Trois éléments vont guider notre réflexion : la date des faits, la date de la majorité de la plaignante et la qualification possible de l’infraction. Les faits ont eu lieu en mars 1977. La qualification possible des faits est viols sur mineur de quinze ans par ascendant ou personne ayant autorité. La notion d’autorité sur la victime paraît de prime abord pouvoir être retenue puisque les parents confiait la mineure à l’artiste… La majorité de la plaignante intervient le 28 février 1982.
Le principe général de prescription criminelle est fixé par l’article 7 alinéa 1 du Code de procédure pénale qui à la date des faits est la version issue de la loi n°57-1426 du 31 décembre 1957, entrée en vigueur le 8 avril 1958, publiée au JORF [1] le 8 janvier 1958 . On y lit ceci :
En matière de crime, l’action publique se prescrit par dix années révolues à compter du jour où le crime a été commis si, dans cet intervalle, il n’a été fait aucun acte d’instruction ou de poursuite.
S’il en a été effectué dans cet intervalle, elle ne se prescrit qu’après dix années révolues à compter du dernier acte.
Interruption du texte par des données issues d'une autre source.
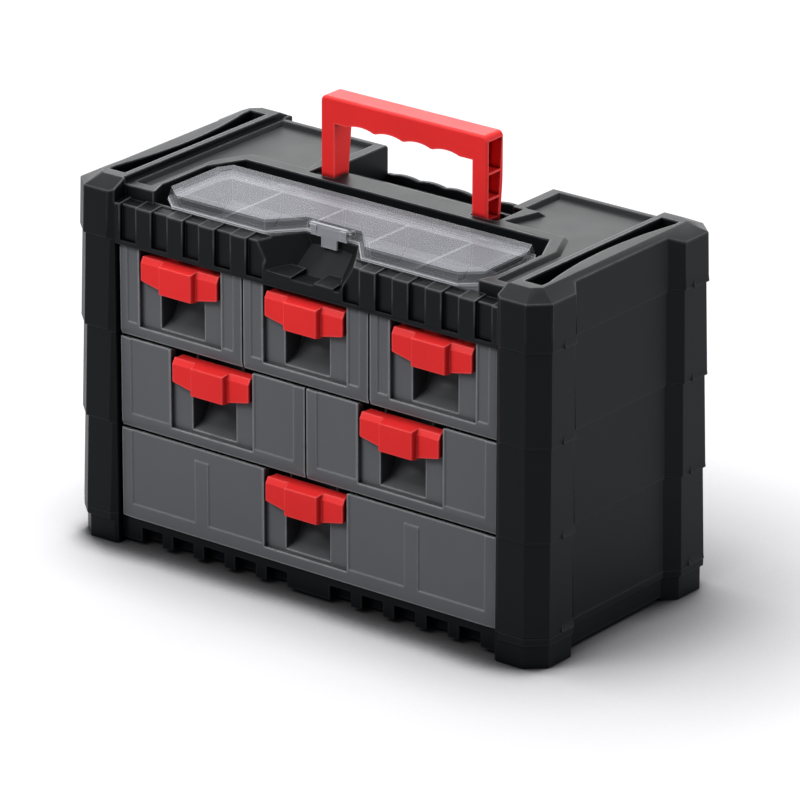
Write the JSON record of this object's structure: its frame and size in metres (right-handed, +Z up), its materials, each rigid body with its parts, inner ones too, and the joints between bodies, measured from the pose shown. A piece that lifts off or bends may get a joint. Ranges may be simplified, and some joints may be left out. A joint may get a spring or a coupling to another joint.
{
  "type": "portable tool box with drawers",
  "caption": "Carry-by-handle plastic tool box: stacked drawer rows with red pulls over finger pockets, a lidded lift-out parts organiser and a fold-down handle in the top.",
  "frame": {"origin": "bottom centre of the bounding box: centre of the footprint, on the surface the feet stand on", "axes": "+X to the right of someone facing the drawers, -Y the front the drawers open to, +Z up"},
  "size_m": [0.4026, 0.198, 0.3154],
  "materials": {
    "black_plastic": "finely textured moulded plastic, near black",
    "drawer_plastic": "smooth moulded grey plastic, slightly translucent",
    "red_plastic": "satin moulded red plastic",
    "tub_plastic": "milky translucent plastic",
    "clear_plastic": "frosted translucent plastic",
    "pin_steel": "plain steel wire"
  },
  "bodies": {
    "cabinet": {"base_frame": "black_plastic", "lower_module": "black_plastic", "middle_module": "black_plastic", "upper_module": "black_plastic", "top_housing": "black_plastic", "handle_pins": "black_plastic"},
    "lower_drawer_1": {"lower_drawer_1_tray": "drawer_plastic", "lower_drawer_1_pull": "red_plastic", "lower_divider_1": "drawer_plastic", "lower_divider_2": "drawer_plastic"},
    "middle_drawer_1": {"middle_drawer_1_tray": "drawer_plastic", "middle_drawer_1_pull": "red_plastic"},
    "middle_drawer_2": {"middle_drawer_2_tray": "drawer_plastic", "middle_drawer_2_pull": "red_plastic"},
    "upper_drawer_1": {"upper_drawer_1_tray": "drawer_plastic", "upper_drawer_1_pull": "red_plastic"},
    "upper_drawer_2": {"upper_drawer_2_tray": "drawer_plastic", "upper_drawer_2_pull": "red_plastic"},
    "upper_drawer_3": {"upper_drawer_3_tray": "drawer_plastic", "upper_drawer_3_pull": "red_plastic"},
    "handle": {"carry_handle": "red_plastic"},
    "organiser": {"organiser_tub": "tub_plastic", "lid_hinge_pins": "pin_steel"},
    "lid": {"organiser_lid": "clear_plastic", "latch_pin": "pin_steel"},
    "latch": {"lid_latch": "clear_plastic"}
  },
  "joints": [
    {"name": "lower_drawer_1_slide", "type": "slide", "parent": "cabinet", "child": "lower_drawer_1", "axis": [0, -1, 0], "range_m": [0, 0.15]},
    {"name": "middle_drawer_1_slide", "type": "slide", "parent": "cabinet", "child": "middle_drawer_1", "axis": [0, -1, 0], "range_m": [0, 0.15]},
    {"name": "middle_drawer_2_slide", "type": "slide", "parent": "cabinet", "child": "middle_drawer_2", "axis": [0, -1, 0], "range_m": [0, 0.15]},
    {"name": "upper_drawer_1_slide", "type": "slide", "parent": "cabinet", "child": "upper_drawer_1", "axis": [0, -1, 0], "range_m": [0, 0.15]},
    {"name": "upper_drawer_2_slide", "type": "slide", "parent": "cabinet", "child": "upper_drawer_2", "axis": [0, -1, 0], "range_m": [0, 0.15]},
    {"name": "upper_drawer_3_slide", "type": "slide", "parent": "cabinet", "child": "upper_drawer_3", "axis": [0, -1, 0], "range_m": [0, 0.15]},
    {"name": "handle_fold", "type": "hinge", "parent": "cabinet", "child": "handle", "pos_m": [0, 0.02, 0.249], "axis": [-1, 0, 0], "range_deg": [0, 68]},
    {"name": "organiser_lift", "type": "slide", "parent": "cabinet", "child": "organiser", "axis": [0, 0, 1], "range_m": [0, 0.06]},
    {"name": "lid_hinge", "type": "hinge", "parent": "organiser", "child": "lid", "pos_m": [0, -0.0066, 0.2512], "axis": [-1, 0, 0], "range_deg": [0, 95]},
    {"name": "latch_hinge", "type": "hinge", "parent": "lid", "child": "latch", "pos_m": [0, -0.0656, 0.2566], "axis": [-1, 0, 0], "range_deg": [0, 70]}
  ]
}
Il en est ainsi même à l’égard des personnes qui ne seraient pas impliquées dans cet acte d’instruction ou de poursuite.
Donc dans notre cas, le dernier acte d’instruction ou de poursuite est le procès verbal de clôture et de transmission de la procédure au Parquet en septembre 1979. À compter de cette date, la prescription est donc acquise dix ans plus tard soit en septembre 1989. Mais, des règles spéciales de prescription pour les faits sexuels commis sur mineur ont été introduites par la loi du 10 juillet 1989.
L’article 7 du Code de procédure pénale dans sa rédaction issue de la loi n°89-487 du 10 juillet 1989 publiée au JORF le 14 juillet 1989 contient désormais un alinéa 3 :
Lorsque la victime est mineure et que le crime a été commis par un ascendant légitime, naturel ou adoptif ou par une personne ayant autorité sur elle, le délai de prescription est réouvert ou court à nouveau à son profit, pour la même durée à partir de sa majorité.
La jurisprudence (classique) précise que cet alinéa ne s’applique qu’à des faits non encore prescrits lors de son entrée en vigueur le 14 juillet 1989. Donc dans notre cas, les faits étant prescrits en septembre 1989 soit après l’entrée en vigueur de ce nouvel alinéa, il s’applique : ainsi la prescription de dix ans se calcule à compter de la majorité de la plaignante et est donc acquise après le 28 février 1992. Bien sûr des lois depuis ont modifié encore cette règle, mais elles sont toute postérieures à la date à laquelle la prescription est acquise. Donc Sub lege libertas comme Gascogne peut s’exclamer avec Maître Kiejman, avocat d’un certain Roman Polanski qui croisa lui aussi en mars 1977 une Samantha qu’ “en France une affaire de ce type était prescrite au bout de 15 ans »[2] : 1977-1992.
Mais Sub lege libertas vient pour autant dire à Maître Kiejman que l’affirmation très générale “une affaire de ce type” est source de confusion. D’abord, car tout le raisonnement précédent ne tient que si une action judiciaire (instruction) n’a pas été ouverte après la plainte, sinon la prescription ne courrait qu’à l’issue de dix années après le dernier acte.
Et si ce dernier acte avait été un renvoi aux assises suivi d’un arrêt de condamnation par contumace (à l’époque), l’accusé étant en fuite, la situation vécue avant hier soir par Roman Polanski dans les alpages suisses serait la même en France si l’arrêt de condamnation par contumace était intervenu après le 23 septembre 1989 (prescription de la peine criminelle de vingt ans qui ne commence à courir que cinq jours après le prononcé).